_Task description_:
Exactly the lines from the line with "leg_holes(short_leg, short_end_to_hole, short_back_to_hole);" to the line with "obj.data.transform(world)" should be extracted, both included, with no other lines.

_Exercise inputs_:
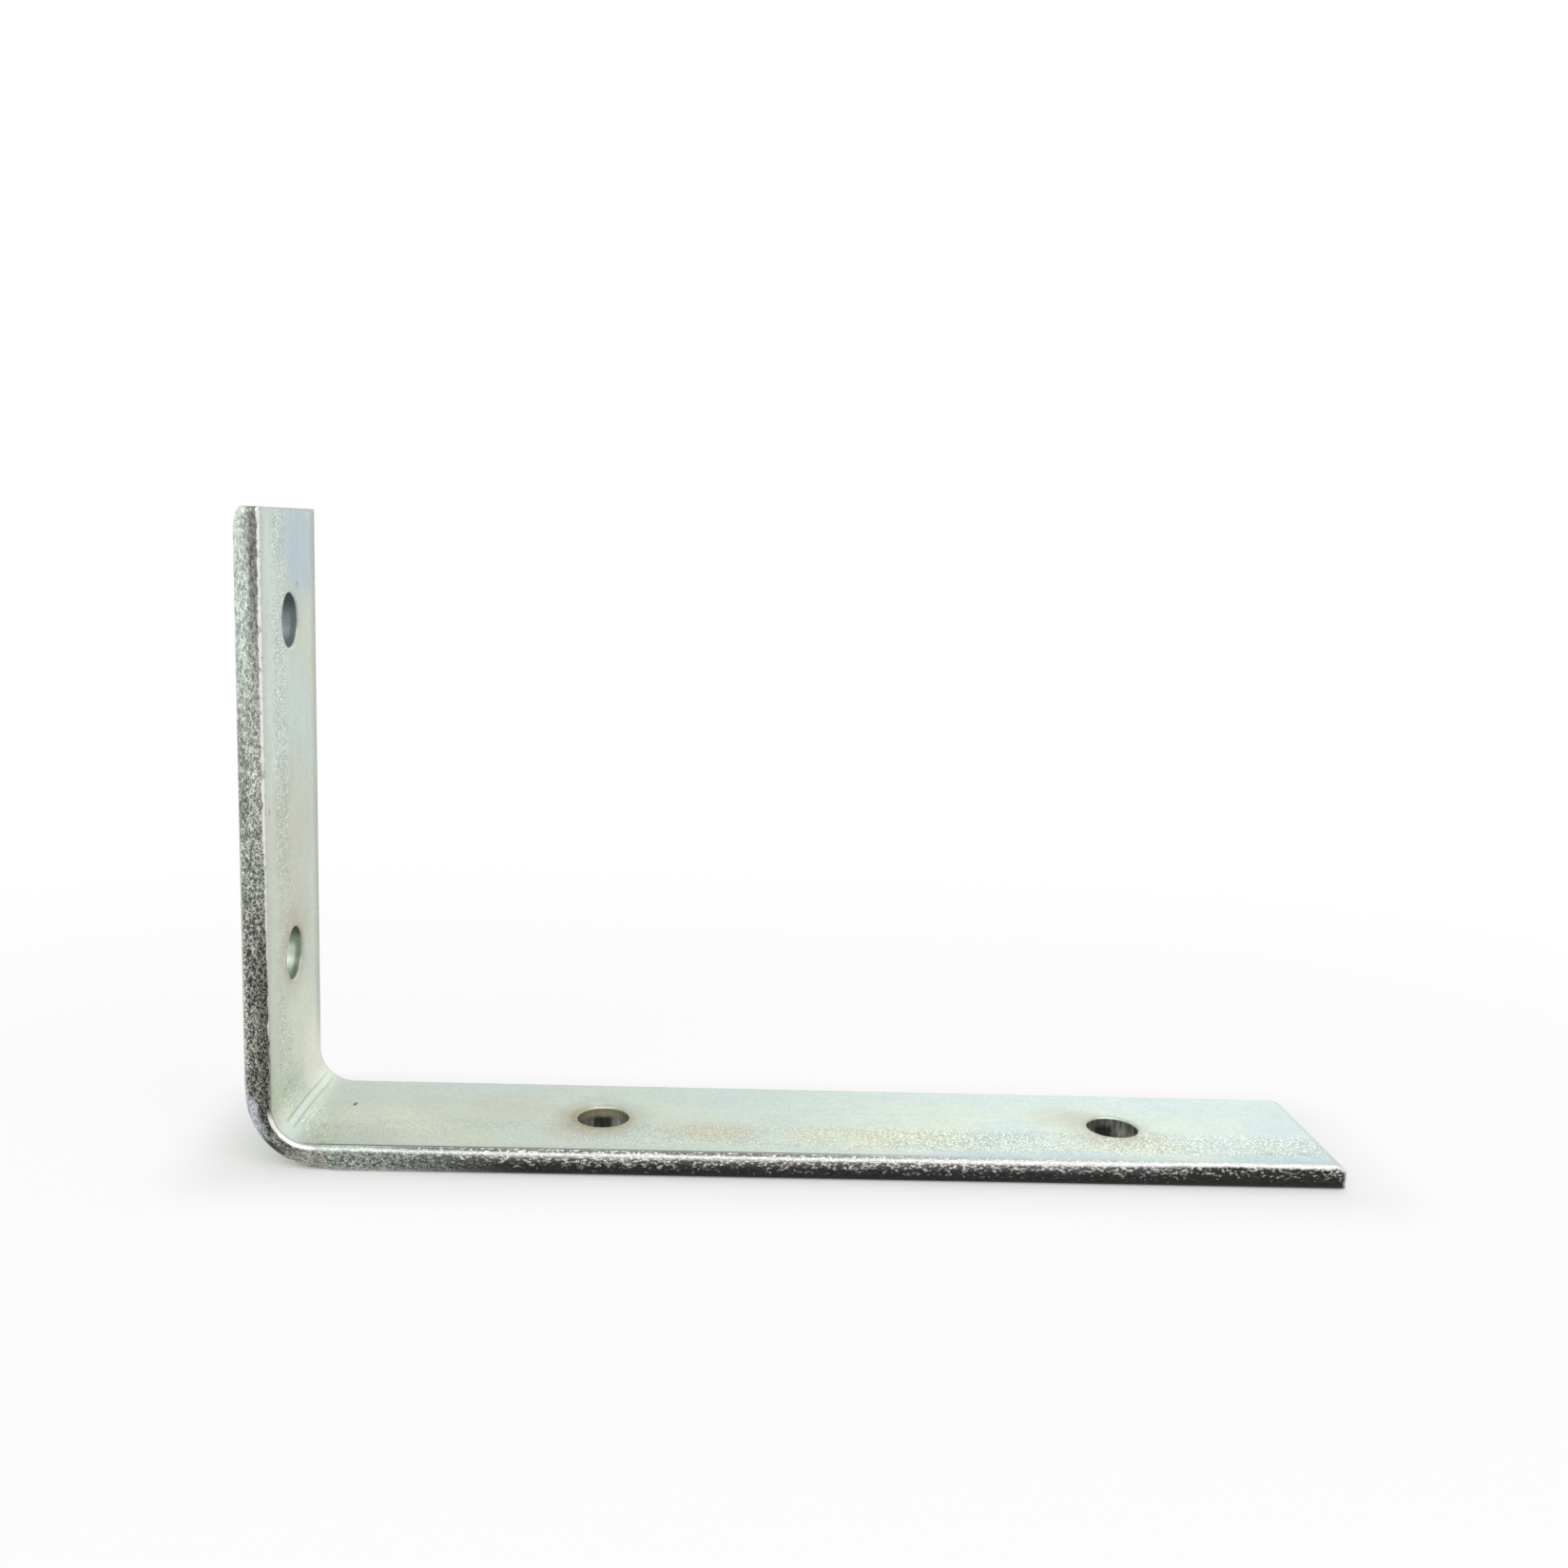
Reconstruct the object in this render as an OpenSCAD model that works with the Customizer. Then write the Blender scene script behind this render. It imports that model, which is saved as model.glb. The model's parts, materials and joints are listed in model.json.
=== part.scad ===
// Angle bracket: one length of flat steel bar, sheared, punched and bent.
// It lies on its long leg, and the short leg stands up at the left end.
// X runs along the long leg, Y across the bar and Z up the short leg.
// The origin is on the underside, at the middle of the long leg.

/* [Legs] */
// Length of the long leg, from the back of the short leg to its free end
long_leg = 120; // [80:1:240]
// Height of the short leg, from the underside of the long leg to its free end
short_leg = 70; // [50:1:160]

/* [Flat bar] */
// Width of the bar
bar_width = 20; // [14:0.5:40]
// Thickness of the bar
bar_thickness = 2.8; // [2:0.1:5]
// Radius that the rolling mill leaves on the four long edges
mill_edge = 0.8; // [0.3:0.05:0.95]

/* [Sheared ends] */
// How far out of square the short leg is cut, its front corner the lower one
short_end_skew = 1; // [0:0.1:2]
// Depth to which the shear draws the outer face down at the end of the short leg
short_draw_depth = 0.6; // [0.4:0.05:1]
// Length of that drawn stretch
short_draw_length = 2.2; // [1:0.1:3]
// Depth to which the shear draws the inner face down at the end of the long leg
long_draw_depth = 0.7; // [0.4:0.05:1]
// Length of that drawn stretch
long_draw_length = 1.5; // [1:0.1:3]
// Radius on the edge between a drawn face and the end's cut
end_lip = 0.35; // [0.1:0.05:0.5]
// Radius on the two corners of each free end, seen square on to the leg
end_corner = 0.7; // [0.2:0.1:4]

/* [Bend] */
// Radius inside the bend
inner_radius = 4; // [2:0.1:8]
// How much thinner than the bar the metal is halfway round the bend
bend_thinning = 0.5; // [0:0.05:0.6]
// How far each side of the bar draws in halfway round the outside of the bend
side_draw = 0.6; // [0.2:0.05:1]
// Width of the flat that the press nose leaves halfway round the inside
nose_flat = 0.85; // [0.4:0.05:1.4]
// Depth of that flat below the inside of the bend
nose_depth = 0.06; // [0.03:0.01:0.12]
// Unmarked metal between that flat and the front side of the bar
nose_front = 3; // [1:0.1:5]
// Unmarked metal between that flat and the rear side of the bar
nose_rear = 1.7; // [1:0.1:5]

/* [Screw holes] */
// Diameter of the four punched holes
hole_diameter = 5.8; // [3:0.1:9]
// Radius of the drawn rim on the inner face, where the punch goes in
rim_in = 0.35; // [0.1:0.05:0.6]
// How much wider in radius the torn wall is on the outer face, where the slug comes out
tear_gain = 0.15; // [0.05:0.05:0.4]
// Length of that torn wall, from the outer face
tear_length = 1.1; // [0.5:0.1:1.2]
// Free end of the short leg to the middle of its upper hole
short_end_to_hole = 12; // [6:0.1:36]
// Underside of the long leg to the middle of the short leg's lower hole
short_back_to_hole = 21.2; // [16:0.1:40]
// Free end of the long leg to the middle of its outer hole
long_end_to_hole = 23.8; // [6:0.1:60]
// Back of the short leg to the middle of the long leg's inner hole
long_back_to_hole = 37.2; // [16:0.1:80]

/* [Hidden] */
$fn = 96;
// How far a cutting shape runs past the metal that it cuts
past = 1;
// A drawn edge would rise above both of its faces by this share of its radius,
// so it meets them at a shallow angle, as drawn metal does
draw_lift = 0.05;
// A drawn face leaves its plane at this shallow angle
draw_angle = 4;
// The ring that draws a side in is out of the metal by this share of its depth
// where its quarter turn begins and ends
draw_runout = 0.1;
// The diagonal of a unit square is longer than its side by this much
diagonal_gain = sqrt(2) - 1;
half_width = bar_width / 2;
// Distance from both outer faces to the axis of the bend's inside
inner_axis = bar_thickness + inner_radius;
// Radius outside the bend, and distance from both outer faces to its axis
outer_radius = inner_axis + bend_thinning / diagonal_gain;

// Section of the bar behind one of its faces, with that face's two mill edges
// X runs from the face into the metal and past the other face, Y across the bar
module face_section() {
    translate([mill_edge, -half_width])
        square([bar_thickness + past - mill_edge, bar_width]);
    translate([0, mill_edge - half_width])
        square([2 * mill_edge, bar_width - 2 * mill_edge]);
    for (side = [-1, 1])
        translate([mill_edge, side * (half_width - mill_edge)])
            circle(r = mill_edge);
}

// What a drawn edge or rim takes off the corner between two faces
// The faces lie on the axes, and the metal on their positive sides
module drawn_corner(radius) {
    difference() {
        translate([-past, -past])
            square(radius + past);
        translate([radius, radius] * (1 - draw_lift))
            circle(r = radius);
    }
}

// Puts on the long leg what is drawn for the short one
module on_long_leg() {
    mirror([1, 0, -1])
        children();
}

// Turns a section a quarter round, from the short leg to the long one
// The axis stands axis_at from both outer faces, and the section's X is its radius
module quarter_turn(axis_at) {
    translate([axis_at, 0, axis_at])
        rotate([90, 0, 0])
            rotate([0, 0, 180])
                rotate_extrude(angle = 90)
                    children();
}

// Carries a section up the short leg, round the bend and along the long leg, past both ends
// The section's X is its distance from the outer faces
module along_the_bar(axis_at) {
    translate([0, 0, axis_at])
        linear_extrude(short_leg + past - axis_at)
            children();
    on_long_leg()
        translate([0, 0, axis_at])
            linear_extrude(long_leg + past - axis_at)
                children();
    quarter_turn(axis_at)
        translate([axis_at, 0])
            mirror([1, 0])
                children();
}

// The bar as its inner faces and the inside of its bend shape it
module inside_form() {
    along_the_bar(inner_axis)
        translate([bar_thickness, 0])
            mirror([1, 0])
                face_section();
}

// The bar as its outer faces and the outside of its bend shape it
module outside_form() {
    along_the_bar(outer_radius)
        face_section();
}

// One punched hole: a drawn rim, a smooth wall, and a torn wall that widens to the outer face
// It stands on the outer face, and Z runs towards the inner one
module punched_hole() {
    radius = hole_diameter / 2;
    rotate_extrude() {
        translate([0, -past])
            square([radius, bar_thickness + 2 * past]);
        polygon([
            [0, -past],
            [radius + tear_gain * (1 + past / tear_length), -past],
            [radius, tear_length],
            [0, tear_length]
        ]);
        translate([radius, bar_thickness])
            mirror([0, 1])
                drawn_corner(rim_in);
    }
}

// The two holes of a leg, drawn for the short leg
module leg_holes(leg, end_to_hole, back_to_hole) {
    for (height = [leg - end_to_hole, back_to_hole])
        translate([0, 0, height])
            rotate([0, 90, 0])
                punched_hole();
}

// What drawing takes off a face over some length before its end, and off the lip there
// X runs into the metal and Y away from the end
module drawn_end(depth, length) {
    radius = (depth * depth + length * length) / 2
        / (depth * cos(draw_angle) - length * sin(draw_angle));
    middle = [radius * cos(draw_angle), length + radius * sin(draw_angle)];
    difference() {
        translate([-past, -past])
            square(middle + [past, past]);
        translate(middle)
            circle(r = radius);
    }
    // The lip's circle touches the drawn face from inside, and its cut stops where they touch
    inside = radius - end_lip;
    sine = (middle.y - end_lip) / inside;
    lip = [middle.x - inside * sqrt(1 - sine * sine), end_lip];
    difference() {
        translate([-past, -past])
            square([lip.x, lip.y * (1 - sine)] + [past, past]);
        translate(lip - [1, 1] * end_lip * draw_lift)
            circle(r = end_lip);
    }
}

// What the shear takes off a free end, drawn for the short leg and its outer face
module sheared_end(leg, skew, draw_depth, draw_length) {
    translate([0, half_width, leg])
        rotate([skew, 0, 0])
            translate([0, -half_width, 0]) {
                translate([-past, -half_width - past, 0])
                    cube([bar_thickness + 2 * past, bar_width + 2 * past, 2 * past]);
                translate([0, half_width + past, 0])
                    rotate([90, 0, 0])
                        linear_extrude(bar_width + 2 * past)
                            mirror([0, 1])
                                drawn_end(draw_depth, draw_length);
                for (side = [0, 1])
                    mirror([0, side, 0])
                        translate([-past, -half_width, 0])
                            rotate([90, 0, 90])
                                linear_extrude(bar_thickness + 2 * past)
                                    mirror([0, 1])
                                        drawn_corner(end_corner);
            }
}

// The ring that takes the two sides in round the outside of the bend
// Its own axis stands further in, so it is deepest halfway and runs out on both legs
module side_draws() {
    edge = mill_edge + side_draw;
    shift = (1 + draw_runout) * edge / diagonal_gain;
    for (side = [0, 1])
        mirror([0, side, 0])
            quarter_turn(outer_radius + shift)
                translate([outer_radius + shift * sqrt(2), half_width])
                    rotate(180)
                        drawn_corner(edge);
}

// The flat that the press nose leaves halfway round the inside of the bend
module nose_mark() {
    translate([inner_axis, 0, inner_axis])
        rotate([0, -45, 0])
            translate([-inner_radius - nose_depth, nose_front - half_width, -nose_flat / 2])
                cube([nose_depth + past, bar_width - nose_front - nose_rear, nose_flat]);
}

module angle_bracket() {
    color("lightsteelblue")
        translate([-long_leg / 2, 0, 0])
            difference() {
                intersection() {
                    inside_form();
                    outside_form();
                }
                leg_holes(short_leg, short_end_to_hole, short_back_to_hole);
                sheared_end(short_leg, short_end_skew, short_draw_depth, short_draw_length);
                on_long_leg() {
                    leg_holes(long_leg, long_end_to_hole, long_back_to_hole);
                    translate([bar_thickness, 0, 0])
                        mirror([1, 0, 0])
                            sheared_end(long_leg, 0, long_draw_depth, long_draw_length);
                }
                side_draws();
                nose_mark();
            }
}

angle_bracket();
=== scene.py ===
"""Angle bracket of zinc-plated flat steel bar, with the floor, lamps and camera that show it.

The bar is made as the maker makes it. A flat blank is sheared to length and punched, and the
forming tree then bends it over the press nose, draws its sides in and roughens its rolled edges.
Lengths are millimetres up to the forming tree's end, which turns them into metres.
A place on the blank is (along, across, up): along the bar from the middle of the bend, the long
leg's way positive; across it, the front side negative; up from the outer face to the inner one.
"""
import json
import math

import bmesh
import bpy
from mathutils import Matrix, Vector, noise


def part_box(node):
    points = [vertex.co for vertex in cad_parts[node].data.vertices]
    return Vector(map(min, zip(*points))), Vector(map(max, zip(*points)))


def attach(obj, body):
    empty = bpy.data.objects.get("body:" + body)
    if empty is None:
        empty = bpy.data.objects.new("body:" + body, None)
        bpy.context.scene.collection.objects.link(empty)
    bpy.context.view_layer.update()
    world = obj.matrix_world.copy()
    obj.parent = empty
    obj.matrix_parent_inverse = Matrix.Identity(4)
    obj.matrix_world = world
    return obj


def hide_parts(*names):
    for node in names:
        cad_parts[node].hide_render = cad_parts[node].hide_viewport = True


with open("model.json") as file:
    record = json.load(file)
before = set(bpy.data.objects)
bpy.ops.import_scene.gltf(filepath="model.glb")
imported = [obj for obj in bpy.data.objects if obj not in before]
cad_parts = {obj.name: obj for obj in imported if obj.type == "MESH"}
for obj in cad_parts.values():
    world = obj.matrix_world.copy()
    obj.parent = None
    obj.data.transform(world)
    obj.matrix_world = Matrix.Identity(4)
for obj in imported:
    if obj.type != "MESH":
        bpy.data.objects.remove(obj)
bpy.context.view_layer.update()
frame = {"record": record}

MM = 0.001
node_low, node_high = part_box("angle_bracket")
mounts = {mount["name"]: mount for mount in frame["record"]["mounts"]}

# The bar's sizes, from the frame
LONG_LEG = (node_high.x - node_low.x) / MM
SHORT_LEG = (node_high.z - node_low.z) / MM
BAR_WIDTH = (node_high.y - node_low.y) / MM
THICKNESS = mounts["long_leg_inner_face"]["pos_m"][2] / MM
HALF_WIDTH = BAR_WIDTH / 2
HALF_LONG_LEG = LONG_LEG / 2

# The bend
INNER_RADIUS = 4.0
BEND_THINNING = 0.5
INNER_AXIS = THICKNESS + INNER_RADIUS
OUTER_AXIS = INNER_AXIS + BEND_THINNING / (math.sqrt(2) - 1)
BEND_HALF = INNER_RADIUS * math.pi / 4

# The rolled edges, the sheared ends and the punched holes
MILL_EDGE = 0.8
END_CORNER = 0.7
END_LIP = 0.35
SHORT_END_SKEW = math.radians(1)
DRAW_ANGLE = math.radians(4)
SHORT_DRAW = {"depth": 0.6, "length": 2.2}
LONG_DRAW = {"depth": 0.7, "length": 1.5}
RIM_IN = 0.35
TEAR_GAIN = 0.15
TEAR_LENGTH = 1.1


def along_from_corner(distance):
    """Place along the blank of what lies at that distance from a leg's outer corner."""
    return distance - INNER_AXIS + BEND_HALF


def hole_places(mount, corner_distance):
    """Places along the blank of a bolt pattern's two holes, the one nearer the bend first."""
    spacing = next(value for name, value in mount["dims"].items() if name.startswith("spacing"))
    return [along_from_corner(corner_distance + side * spacing / 2) for side in (-1, 1)]


long_holes = mounts["long_leg_holes"]
short_holes = mounts["short_leg_holes"]
HOLE_RADIUS = long_holes["dims"]["hole_r_mm"]
HOLE_C, HOLE_D = hole_places(long_holes, long_holes["pos_m"][0] / MM + HALF_LONG_LEG)
HOLE_B, HOLE_A = [-place for place in hole_places(short_holes, short_holes["pos_m"][2] / MM)]
# The long leg's end stays a hair inside, so that rounding can't push it out
HAIR = 0.0005
LONG_END = along_from_corner(LONG_LEG) - HAIR
SHORT_END = -along_from_corner(SHORT_LEG)


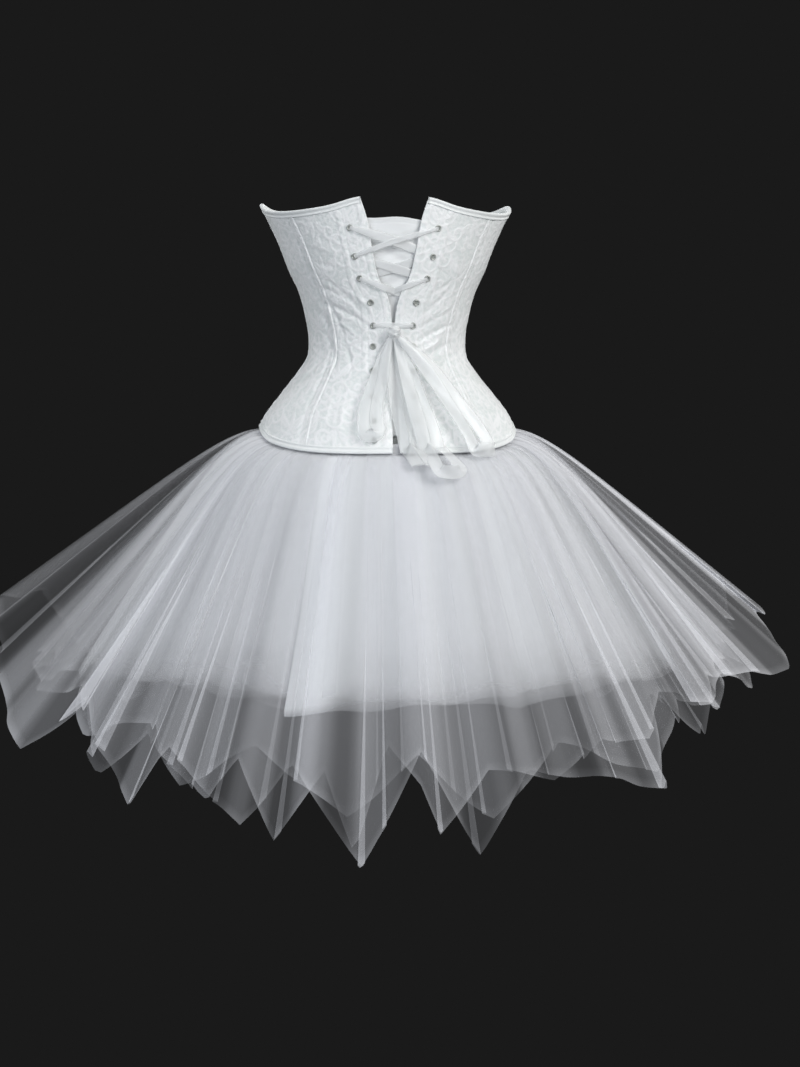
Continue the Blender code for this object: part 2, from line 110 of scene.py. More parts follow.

_Solution to the exercise_:
                leg_holes(short_leg, short_end_to_hole, short_back_to_hole);
                sheared_end(short_leg, short_end_skew, short_draw_depth, short_draw_length);
                on_long_leg() {
                    leg_holes(long_leg, long_end_to_hole, long_back_to_hole);
                    translate([bar_thickness, 0, 0])
                        mirror([1, 0, 0])
                            sheared_end(long_leg, 0, long_draw_depth, long_draw_length);
                }
                side_draws();
                nose_mark();
            }
}

angle_bracket();
=== scene.py ===
"""Angle bracket of zinc-plated flat steel bar, with the floor, lamps and camera that show it.

The bar is made as the maker makes it. A flat blank is sheared to length and punched, and the
forming tree then bends it over the press nose, draws its sides in and roughens its rolled edges.
Lengths are millimetres up to the forming tree's end, which turns them into metres.
A place on the blank is (along, across, up): along the bar from the middle of the bend, the long
leg's way positive; across it, the front side negative; up from the outer face to the inner one.
"""
import json
import math

import bmesh
import bpy
from mathutils import Matrix, Vector, noise


def part_box(node):
    points = [vertex.co for vertex in cad_parts[node].data.vertices]
    return Vector(map(min, zip(*points))), Vector(map(max, zip(*points)))


def attach(obj, body):
    empty = bpy.data.objects.get("body:" + body)
    if empty is None:
        empty = bpy.data.objects.new("body:" + body, None)
        bpy.context.scene.collection.objects.link(empty)
    bpy.context.view_layer.update()
    world = obj.matrix_world.copy()
    obj.parent = empty
    obj.matrix_parent_inverse = Matrix.Identity(4)
    obj.matrix_world = world
    return obj


def hide_parts(*names):
    for node in names:
        cad_parts[node].hide_render = cad_parts[node].hide_viewport = True


with open("model.json") as file:
    record = json.load(file)
before = set(bpy.data.objects)
bpy.ops.import_scene.gltf(filepath="model.glb")
imported = [obj for obj in bpy.data.objects if obj not in before]
cad_parts = {obj.name: obj for obj in imported if obj.type == "MESH"}
for obj in cad_parts.values():
    world = obj.matrix_world.copy()
    obj.parent = None
    obj.data.transform(world)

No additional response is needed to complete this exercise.